Pour revenir à ces années 90, j’avais retrouvé une place à Londres dans la musique électro et le milieu underground où j’évoluais. A Paris je retournais vers l’écriture, vers mon centre. Lorsque tu as publié mon premier livre ce centre a pris la place. L’errance s’est mue en errance métabolique qu’on place dans les poèmes. Et ton regard fut d’une rigueur bienveillante, me faisant confiance, jamais paternaliste.

Tu es aussi de ceux qui avouent quand ils se sont trompés et qui sait renouer avec panache, c’était à la sortie de mon livre Photogénie des ombres peintes. Alain Nicolas avait fait un bel article dans L’Humanité. Que tu m’as tendu après une lecture à Paris avec Liliane et Philippe Beck. Nous avons repris contact.

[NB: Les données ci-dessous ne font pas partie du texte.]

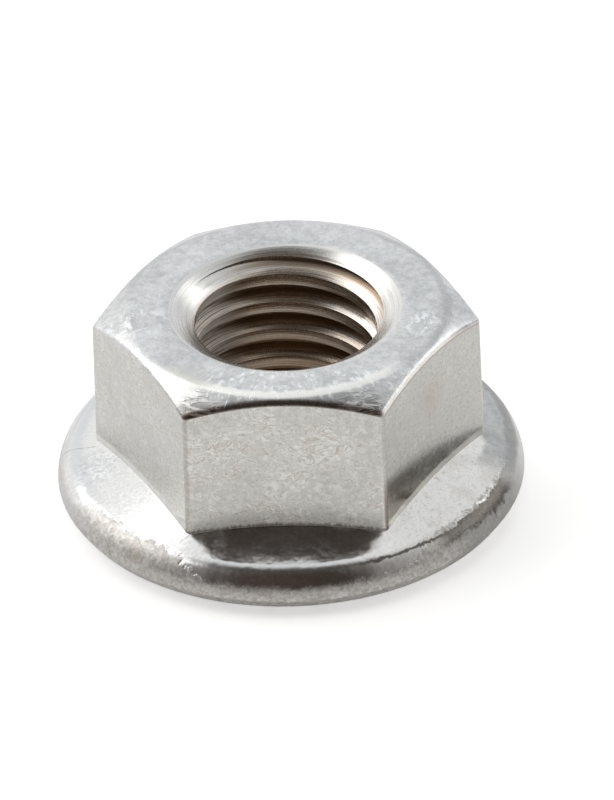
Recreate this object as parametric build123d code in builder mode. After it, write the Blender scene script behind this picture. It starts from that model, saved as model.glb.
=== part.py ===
"""Serrated hexagon flange nut with a right-hand M8 thread, cold formed and tapped in stainless steel.

One piece of metal.  The origin is the centre of the bearing face, which the nut stands on, and +Z is the
thread's axis.  Two flats of the hexagon face -Y and +Y, and two of its corners lie above the X axis.
"""

from build123d import *
from build123d.topology import SkipClean
from math import ceil, cos, hypot, radians, sin, tan
import os

# ---- driving dimensions, in millimetres and degrees ----

# internal thread
THREAD_MAJOR = 8.0  # nominal diameter, at the root of the groove
THREAD_PITCH = 1.25
THREAD_DEPTH = 0.55  # from the crests out to the root, along a radius
THREAD_FORM_ANGLE = 60.0  # between the two flanks of the groove
THREAD_START_ANGLE = 80.0  # where the groove's middle passes the bearing face, round from +X
COUNTERSINK_OVERSIZE = 0.8  # how much wider than the thread each mouth of the bore is
COUNTERSINK_ANGLE = 110.0  # included angle of both mouths

# hexagon
OVERALL_HEIGHT = 7.95
ACROSS_FLATS = 12.9  # at the foot of the flats, where they are widest
HEX_DRAFT = 1.0  # how far the flats lean in towards the top
CORNER_ROUND = 0.25  # the six upright edges
TOP_FACE_INSET = 0.42  # from the flats in to the flat ring on top
TOP_CHAMFER_ANGLE = 30.0  # fall of the chamfer outside that ring
TOP_EDGE_ROUND = 0.25  # where the chamfer runs over onto the flats

# flange
FLANGE_OVERHANG = 1.5  # how far the rim stands out past the hexagon's corners
FLANGE_SLOPE = 19.0  # fall of the flange's upper side towards its rim
RIM_THICKNESS = 1.5  # from the bearing face up to where the slope and the rim would meet
RIM_CHAMFER_WIDTH = 0.27  # lower edge of the rim, measured inwards
RIM_CHAMFER_HEIGHT = 0.4
PLAIN_RING_WIDTH = 0.48  # between that chamfer and the bearing face
PLAIN_RING_ANGLE = 26.0  # rise of the plain ring towards the rim

# serrated bearing face
TOOTH_COUNT = 30
TOOTH_DEPTH = 0.22  # at the edge of the bearing face; it lessens evenly towards the axis
TOOTH_LAND = 0.25  # share of the tooth pitch that stays flat
TOOTH_BACK_LEAN = 5.0  # lean of the steep side, which bites when the nut is turned loose
BEARING_RING_WIDTH = 0.6  # plain ring between the mouth of the bore and the teeth

# ---- worked out from them ----
root_radius = THREAD_MAJOR / 2
bore_radius = root_radius - THREAD_DEPTH
mouth_radius = root_radius + COUNTERSINK_OVERSIZE / 2
mouth_slope = 90 - COUNTERSINK_ANGLE / 2
mouth_depth = (mouth_radius - bore_radius) * tan(radians(mouth_slope))
flat_radius = ACROSS_FLATS / 2
flange_radius = flat_radius / cos(radians(30)) + FLANGE_OVERHANG
bearing_radius = flange_radius - RIM_CHAMFER_WIDTH - PLAIN_RING_WIDTH
top_face_radius = flat_radius - TOP_FACE_INSET
slope = radians(FLANGE_SLOPE)


def groove_width(radius):
    """Width of the thread groove at a radius: an eighth of the pitch at its root, wider nearer the axis."""
    return THREAD_PITCH / 8 + 2 * (root_radius - radius) * tan(radians(THREAD_FORM_ANGLE / 2))


def runs_round_hexagon(edge):
    """Whether an edge of a cone lies where the hexagon's sides cut it, and not on its seam or its rim."""
    return edge.geom_type not in (GeomType.LINE, GeomType.CIRCLE)


# ---- body: hexagon and flange ----

with BuildPart() as body:
    # hexagon, drawn in a little towards the top, its upright edges rounded by the die
    hex_start = RIM_THICKNESS / 2
    foot_height = RIM_THICKNESS + (flange_radius - flat_radius) * tan(slope)
    draft_below_foot = (foot_height - hex_start) * tan(radians(HEX_DRAFT))
    with BuildSketch(Plane.XY.offset(hex_start)):
        RegularPolygon(flat_radius + draft_below_foot, 6, major_radius=False)
    extrude(amount=OVERALL_HEIGHT - hex_start, taper=HEX_DRAFT)
    ends = body.edges().group_by(Axis.Z)[0] + body.edges().group_by(Axis.Z)[-1]
    fillet(body.edges() - ends, CORNER_ROUND)

    # flange, turned; one round runs from the chamfer under the rim up onto the slope
    ring_rise = PLAIN_RING_WIDTH * tan(radians(PLAIN_RING_ANGLE))
    ring_end = (bearing_radius + PLAIN_RING_WIDTH, ring_rise)
    round_start = (flange_radius, ring_rise + RIM_CHAMFER_HEIGHT)
    round_run = RIM_THICKNESS - ring_rise - RIM_CHAMFER_HEIGHT
    round_end = (flange_radius - round_run * cos(slope), RIM_THICKNESS + round_run * sin(slope))
    with BuildSketch(Plane.YZ):
        with BuildLine():
            Polyline((0, 0), (bearing_radius, 0), ring_end, round_start)
            TangentArc(round_start, round_end, tangent=(0, 1))
            Polyline(round_end, (0, RIM_THICKNESS + flange_radius * tan(slope)), (0, 0))
        make_face()
    revolve(axis=Axis.Z)

    # top chamfer, turned off the corners and rounded over onto the flats
    with BuildSketch(Plane.YZ):
        chamfer_width = flange_radius - top_face_radius
        with BuildLine():
            Polyline(
                (top_face_radius, OVERALL_HEIGHT),
                (flange_radius, OVERALL_HEIGHT),
                (flange_radius, OVERALL_HEIGHT - chamfer_width * tan(radians(TOP_CHAMFER_ANGLE))),
                close=True,
            )
        make_face()
    revolve(axis=Axis.Z, mode=Mode.SUBTRACT)
    chamfer_face = body.faces().filter_by(GeomType.CONE).sort_by(Axis.Z)[-1]
    fillet(chamfer_face.edges().filter_by(runs_round_hexagon), TOP_EDGE_ROUND)

# ---- threaded wall, in sectors ----
# A groove that passes right through a sector of the wall cuts it cleanly at any pitch, so the wall is made
# as three sectors, each cut by short lengths of the same groove, and joined afterwards.

SECTOR_COUNT = 3
SECTOR_ANGLE = 360 / SECTOR_COUNT
GROOVE_OVERRUN = 12  # degrees that a length of groove runs past each end of its sector

with BuildPart() as groove:
    open_radius = bore_radius - THREAD_PITCH / 8
    with BuildLine() as helix:
        Helix(THREAD_PITCH, THREAD_PITCH * (SECTOR_ANGLE + 2 * GROOVE_OVERRUN) / 360, root_radius)
    with BuildSketch(Plane.XZ):
        with BuildLine():
            Polyline(
                (root_radius, -groove_width(root_radius) / 2),
                (root_radius, groove_width(root_radius) / 2),
                (open_radius, groove_width(open_radius) / 2),
                (open_radius, -groove_width(open_radius) / 2),
                close=True,
            )
        make_face()
    sweep(path=helix.line, is_frenet=True)

wall_sectors = []
for sector in range(SECTOR_COUNT):
    with BuildPart() as wall:
        with BuildSketch(Plane.XZ.rotated((0, 0, sector * SECTOR_ANGLE))):
            with BuildLine():
                Polyline(
                    (mouth_radius, 0),
                    (mouth_radius, OVERALL_HEIGHT),
                    (bore_radius, OVERALL_HEIGHT - mouth_depth),
                    (bore_radius, mouth_depth),
                    close=True,
                )
            make_face()
        revolve(axis=Axis.Z, revolution_arc=SECTOR_ANGLE)
        start_angle = sector * SECTOR_ANGLE - GROOVE_OVERRUN
        start_height = THREAD_PITCH * (start_angle - THREAD_START_ANGLE) / 360
        for turn in range(-1, ceil(OVERALL_HEIGHT / THREAD_PITCH) + 2):
            with Locations(Location((0, 0, start_height + turn * THREAD_PITCH), (0, 0, start_angle))):
                add(groove.part, mode=Mode.SUBTRACT)
    wall_sectors.append(wall.part)

# ---- gap between two teeth ----
# Its edges run towards the origin, so it gets narrower and shallower inwards.

with BuildPart() as tooth_gap:
    gap_slope = TOOTH_DEPTH / bearing_radius
    gap_depth = gap_slope * flange_radius
    gap_width = (1 - TOOTH_LAND) * flange_radius * radians(360 / TOOTH_COUNT)
    with BuildSketch(Plane.YZ.offset(flange_radius)):
        with BuildLine():
            Polyline(
                (0, -gap_depth),
                (0, 0),
                (gap_depth * tan(radians(TOOTH_BACK_LEAN)), gap_depth),
                (gap_width, 0),
                (gap_width, -gap_depth),
                close=True,
            )
        make_face()
    gap_length = flange_radius - mouth_radius - BEARING_RING_WIDTH
    extrude(amount=gap_length * hypot(1, gap_slope), dir=(-1, 0, -gap_slope))

# ---- the nut ----

with BuildPart() as flange_nut:
    add(body.part)
    with PolarLocations(0, TOOTH_COUNT):
        add(tooth_gap.part, mode=Mode.SUBTRACT)
    with Locations((0, 0, OVERALL_HEIGHT / 2)):
        Cylinder(mouth_radius, OVERALL_HEIGHT, mode=Mode.SUBTRACT)
    # joined without merging faces, so each sector keeps its own piece of every crest
    with SkipClean():
        add(wall_sectors)

flange_nut.part.label = "flange_nut"
os.makedirs("parts", exist_ok=True)
export_step(flange_nut.part, "parts/flange_nut.step")
print("volume", round(flange_nut.part.volume, 2), "mm3, faces", len(flange_nut.faces()))
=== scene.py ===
# %% [markdown]
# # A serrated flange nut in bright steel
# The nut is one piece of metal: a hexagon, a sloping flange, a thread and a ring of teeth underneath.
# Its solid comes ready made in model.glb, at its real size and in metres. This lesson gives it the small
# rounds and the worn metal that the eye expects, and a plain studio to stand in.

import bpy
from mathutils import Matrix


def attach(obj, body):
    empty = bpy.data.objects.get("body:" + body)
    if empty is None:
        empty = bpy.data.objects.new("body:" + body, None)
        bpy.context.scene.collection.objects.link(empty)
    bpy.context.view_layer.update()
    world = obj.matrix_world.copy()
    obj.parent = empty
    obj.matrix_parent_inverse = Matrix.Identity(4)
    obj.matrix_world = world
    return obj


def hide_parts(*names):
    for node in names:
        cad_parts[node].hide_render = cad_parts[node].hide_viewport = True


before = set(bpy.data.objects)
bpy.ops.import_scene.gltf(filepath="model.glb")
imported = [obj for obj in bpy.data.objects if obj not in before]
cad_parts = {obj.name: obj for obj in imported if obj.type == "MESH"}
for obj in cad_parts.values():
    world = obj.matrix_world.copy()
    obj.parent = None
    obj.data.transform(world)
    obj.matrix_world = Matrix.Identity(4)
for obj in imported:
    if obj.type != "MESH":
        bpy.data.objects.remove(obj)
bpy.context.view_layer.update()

# %% [markdown]
# Blender counts in metres, and a nut is thought of in millimetres and degrees. Sizes are therefore written in
# millimetres and multiplied by one constant on their way into Blender.

# %% Tools and scale
from math import cos, degrees, hypot, pi, radians, sin, tan

import bmesh
import bpy
from mathutils import Matrix, Vector

MM = 0.001
print("one unit is a metre, so a millimetre is", MM)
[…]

Nous ne nous parlions plus depuis un moment sans savoir d’ailleurs pourquoi. Il y avait Virgile mon fils et tu es devenu tonton Henri comme l’était tonton Jean-Jacques (Vitton), c’était extrêmement émouvant de te voir donner la main à mon fils, t’en occuper avec patience, Liliane en riait. Il s’en souvient encore. La dernière fois que je t’ai vu remonte à une dizaine d’années à Arles, avec Liliane et Jean-Jacques. Là aussi tu jouais avec Virgile.

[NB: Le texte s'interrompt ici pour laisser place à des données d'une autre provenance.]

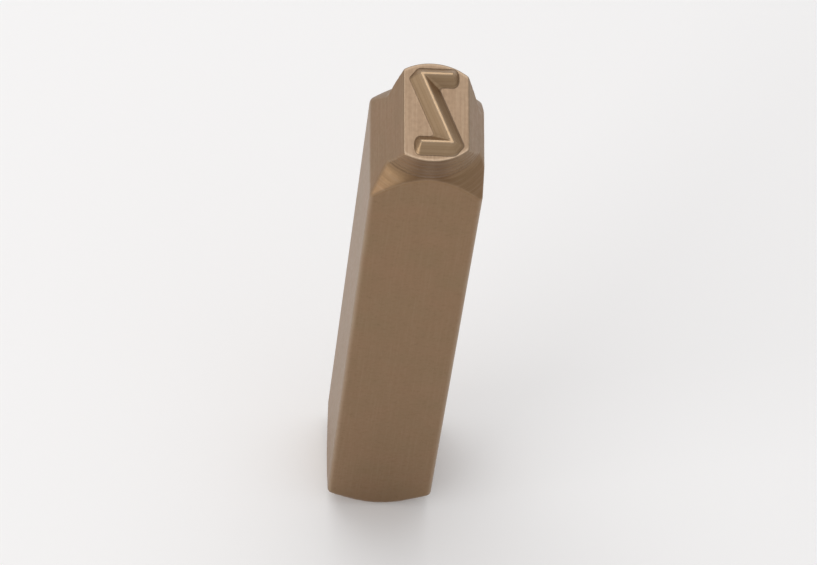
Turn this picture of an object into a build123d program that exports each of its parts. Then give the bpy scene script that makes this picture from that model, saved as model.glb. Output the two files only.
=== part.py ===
from build123d import *
import math
import os

os.makedirs("parts", exist_ok=True)

# A letter punch is one bar of steel. The lower part is the square shank that is held in the fingers and
# struck with a hammer. The upper end is turned and milled down to a small face that carries one raised
# letter, cut as its own mirror image so that it reads the right way round once it is stamped.
# The bar stands on its struck end, +Z up, with its axis on the Z axis. The foot of the letter is towards -Y.
# All sizes are in millimetres.

# The raised letter is a Z. Its strokes are ridges, measured along their crests and across their bases. The
# slanted stroke has gentler slopes than the two bars, so it is the widest at its base.
letter_crest_height = 6.45
letter_crest_width = 2.5
letter_rise = 0.9
bar_base_half_width = 0.9
slant_base_half_width = 1.0
ridge_crest_half_width = 0.07
ridge_end_run = 0.62
ridge_corner_radius = 0.6

# The face under the letter leaves a narrow margin round it. The face and the letter are milled a little
# to the right of the turned centre, so the left side of the face is the longer one.
milling_offset = 0.4
face_side_margin = 0.85
face_end_margin = 0.17
face_edge_chamfer = 0.1

# The turned end: a neck that widens a little downwards, then a shoulder that runs out to the shank's edges.
neck_taper = 0.04
neck_depth = 3.1
shoulder_angle_from_axis = 30.5
shoulder_foot_radius = 1.0

# The two milled flats at the sides of the face.
flat_angle_from_axis = 21.0

# The shank and its struck end.
shank_across_flats = 9.5
shank_edge_radius = 0.35
overall_length = 66.7
struck_bevel_width = 0.45
struck_bevel_angle_from_axis = 45.0

# Sizes that follow from the ones above.
right = letter_crest_width / 2
rear = letter_crest_height / 2
corner_x = right + ridge_end_run - ridge_corner_radius
corner_y = rear + bar_base_half_width - ridge_corner_radius
letter_reach = math.hypot(corner_x + milling_offset, corner_y) + ridge_corner_radius
face_half_width = right + ridge_end_run + face_side_margin
face_radius = letter_reach + face_end_margin
face_level = overall_length - letter_rise
neck_radius = face_radius + neck_taper
neck_level = face_level - neck_depth
shank_half = shank_across_flats / 2
struck_face_radius = shank_half - struck_bevel_width
cut_radius = shank_across_flats
edge_run = face_edge_chamfer * math.tan(math.radians(flat_angle_from_axis))

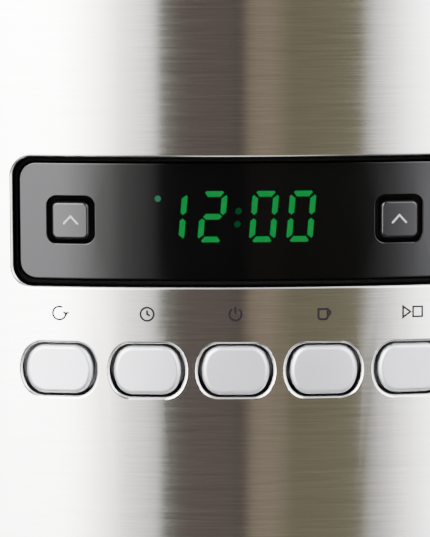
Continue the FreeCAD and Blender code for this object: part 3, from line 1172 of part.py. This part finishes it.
def make_carafe_lid():
    body = new_body("carafe_lid")
    plug = "(neck_radius - vacuum_gap - shell_wall - plug_gap)"
    flat = f"{CARAFE_LID_TOP} - funnel_depth"
    low = f"{LID_FLANGE} - plug_depth"
    turned(body, [("0", low), (plug, low), (plug, LID_FLANGE), ("carafe_lid_radius", LID_FLANGE),
                  ("carafe_lid_radius", f"{CARAFE_LID_TOP} - carafe_lid_bevel"),
                  ("carafe_lid_radius - carafe_lid_bevel", CARAFE_LID_TOP),
                  ("carafe_lid_radius - 2 * carafe_lid_bevel", CARAFE_LID_TOP),
                  ("funnel_radius", flat), ("brew_hole", flat), ("brew_hole", f"{LID_FLANGE} - brew_hole"),
                  ("0", f"{LID_FLANGE} - brew_hole")])
    pocket(body, "XY", f"{low} - past", f"{CARAFE_LID_TOP} + past", [],
           [("0", CARAFE_Y, "brew_hole"), ("0", POUR_Y, "pour_hole")])
    slot = "(lever_half + lever_gap)"
    pocket(body, "XY", f"{LEVER_LOW} - slot_depth", f"{CARAFE_LID_TOP} + past",
           [rectangle(f"-{slot}", slot, f"({CARAFE_Y} - slot_front)", SLOT_REAR)])
    pocket(body, "YZ", f"-({slot} + lever_pin_end)", f"{slot} + lever_pin_end", [],
           [(LEVER_PIVOT_Y, LEVER_PIVOT_Z, "lever_pin")])
    gasket = new_body("lid_gasket")
    gasket_low = f"{LID_FLANGE} - gasket_height"
    turned(gasket, [(plug, gasket_low), ("neck_radius + gasket_reach", gasket_low),
                    ("neck_radius + gasket_reach", LID_FLANGE), (plug, LID_FLANGE)])
    return node(body, "carafe_lid"), node(gasket, "lid_gasket")


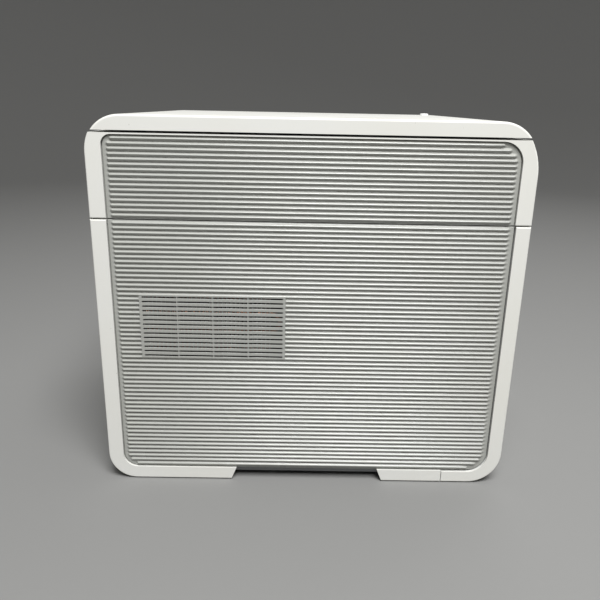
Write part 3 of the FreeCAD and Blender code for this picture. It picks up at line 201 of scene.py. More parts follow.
def handled_group():
    """Use and age: a slow tone that drifts between clean and aged colour, small dark specks where a
    fine noise passes a limit, dust settled on faces that look up, and paler rubbed edges where the
    rounded normal differs from the true one."""
    inputs = (
        ("Clean", (0.8, 0.8, 0.8, 1.0)),
        ("Aged", (0.7, 0.7, 0.65, 1.0)),
        ("Age", 0.5),
        ("Specks", 0.3),
        ("Speck Scale", 260.0),
        ("Dust", 0.1),
        ("Edge", (0.9, 0.9, 0.9, 1.0)),
        ("Rub", 0.3),
    )
    group, enter, leave = shader_group("handled", inputs, (("Colour", "NodeSocketColor"),))
    place = node(group, "ShaderNodeTexCoord").outputs["Object"]
    slow = node(group, "ShaderNodeTexNoise", [("Vector", place), ("Scale", 7.0), ("Detail", 4.0)])
    drift = node(
        group, "ShaderNodeMapRange", [("Value", slow.outputs["Fac"]), ("From Min", 0.35), ("From Max", 0.75)]
    )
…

Tu es un être entier et dans ce milieu c’est plutôt rare avec ton regard intense et fier d’homme du Sud. Tu restes unique. Tu as tant fait. Avec Action Poétique, IF, les traductions, la Biennale à Ivry, ton oeuvre poétique marquante (publiée en partie chez notre éditeur commun et poète Yves Di Manno, à qui je dois beaucoup aussi et qui a su me guider, me faire confiance pour les cinq volumes que j’ai publié chez Flammarion). Une passion pour la poésie, un engagement total.

Avec 29 Femmes une anthologie (Stock 1995) toi et Liliane avez pour la première fois mis en avant les femmes poètes en France, tout en partant du postulat qu’il n’y avait pas d’écriture féminine. Vous vous êtes pris les foudres de certains machistes. Il existe encore des omertas, des prédateurs qui hantent toujours ce milieu, j’en ai fait les frais plusieurs fois. Je me suis retrouvée dans des situations où j’ai dû fuir, puis subir ensuite parfois quelques « représailles » mesquines. Mais l’intégrité reste essentielle. Au final, seuls les livres et le travail comptent. Et peu importe le théâtre des vanités. Toi comme Yves ou Liliane me l’avez toujours dit lorsque par moments je doutais.

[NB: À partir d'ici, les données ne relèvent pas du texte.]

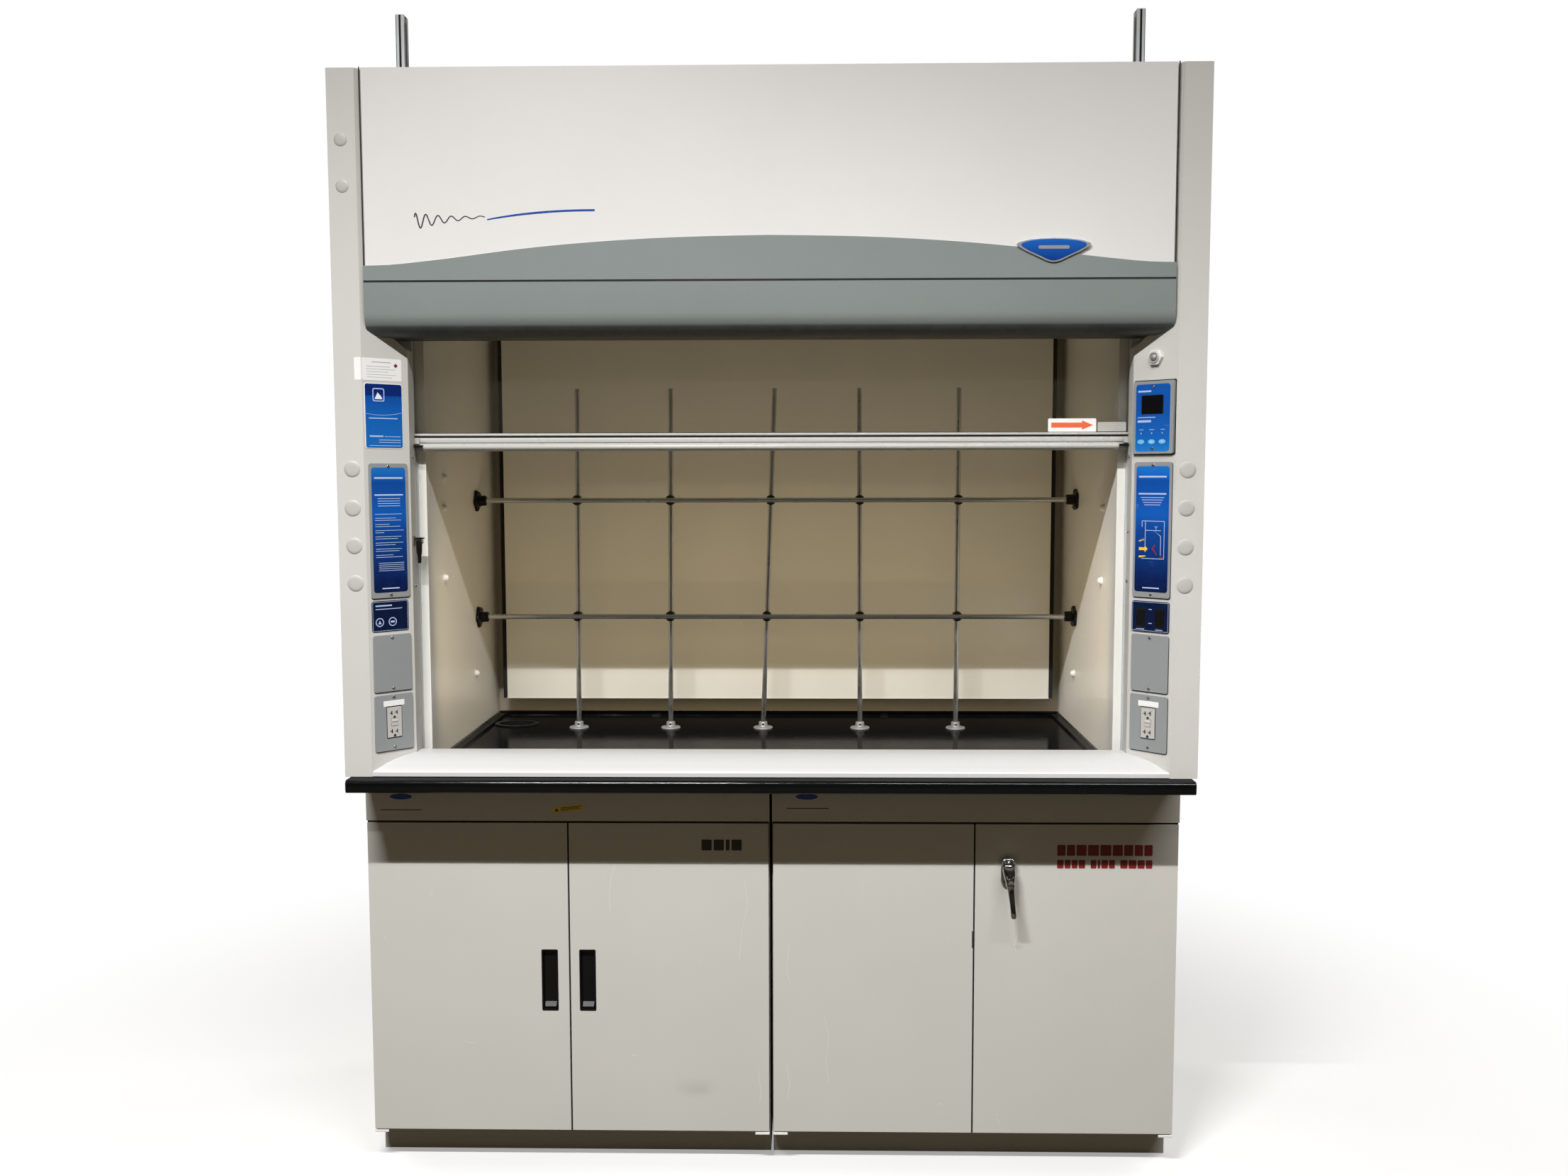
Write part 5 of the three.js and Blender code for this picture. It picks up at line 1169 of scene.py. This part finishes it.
# two ceiling strips, the left one much the stronger
area("key_strip", P(-893, -2463, 3866), P(-893, -2463 - 420, 2866), 1.3, 0.07, 455, (0.935, 0.935, 0.935))
area("second_strip", P(1500, -2463, 3866), P(1500, -2463 - 420, 2866), 2.4, 0.30, 195, (0.935, 0.935, 0.935))
# the strong strip's narrow beam towards the right side of the chamber
beam = area("key_beam", P(-893, -2463, 3866), P(750, 170, 1240), 0.9, 0.07, 0.6, (0.935, 0.945, 0.975), 20)
beam.visible_camera = beam.visible_glossy = False
# weak lights behind the front plane, so the outer sides and the back read from other angles
for nm, sx in (("side_left", -1), ("side_right", 1)):
    w = area(nm, P(sx * 4300, 2300, 2700), P(sx * 700, 500, 1200), 2.6, 2.6, 120, (1.0, 0.97, 0.93))
    w.visible_camera = w.visible_glossy = False
fill = area("fill_front", P(0, -5200, 1500), P(0, 300, 1100), 5.0, 2.6, 8, (1.0, 0.80, 0.52))
fill.visible_glossy = False
# light already bounced about inside the chamber
bounce = area("chamber_bounce", P(0, 168, 1150), P(0, 740, 1180), 1.40, 0.40, 2.1, (1.0, 0.80, 0.50))
bounce.visible_camera = bounce.visible_glossy = False

cam_data = bpy.data.cameras.new("camera")
cam_data.sensor_fit = "HORIZONTAL"
cam_data.sensor_width = 36.0
cam_data.lens = 31.07
cam_data.clip_end = 200
cam_data.dof.use_dof = False
cam = bpy.data.objects.new("camera", cam_data)
SCENE.collection.objects.link(cam)
pitch, yaw, roll = 0.0815, -0.0186, 0.0017
fwd = Vector((math.sin(yaw) * math.cos(pitch), math.cos(yaw) * math.cos(pitch), -math.sin(pitch)))
right = Vector((math.cos(yaw), -math.sin(yaw), 0.0))
down = -right.cross(fwd)
r2 = (right * math.cos(roll) + down * math.sin(roll)).normalized()
up = r2.cross(fwd).normalized()
cam.matrix_world = Matrix(((r2.x, up.x, -fwd.x, 0), (r2.y, up.y, -fwd.y, 0), (r2.z, up.z, -fwd.z, 0), (0, 0, 0, 1)))
cam.location = P(86.3, -2859.2, 1518.4)
SCENE.camera = cam
SCENE.view_settings.view_transform = "Standard"
SCENE.view_settings.look = "None"

bpy.context.view_layer.update()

Je viens d’écrire (tout comme Liliane) une lettre dans une anthologie « Lettres aux jeunes poétesses » sur le modèle de Rilke, j’évoque cette place et ce trou béant qui surgit parfois, ce qui donne place à l’écriture. Place et écriture.

Je pense à toi très fort, je sais que tu te sens seul, on l’est tous d’une certaine manière.

J’espère que tu as bien reçu ma carte postale avec Jimmy Hendrix.

Liliane est là et veille sur toi avec amour.

J’espère venir dans le Sud, et je passerai te voir à la maison de retraite.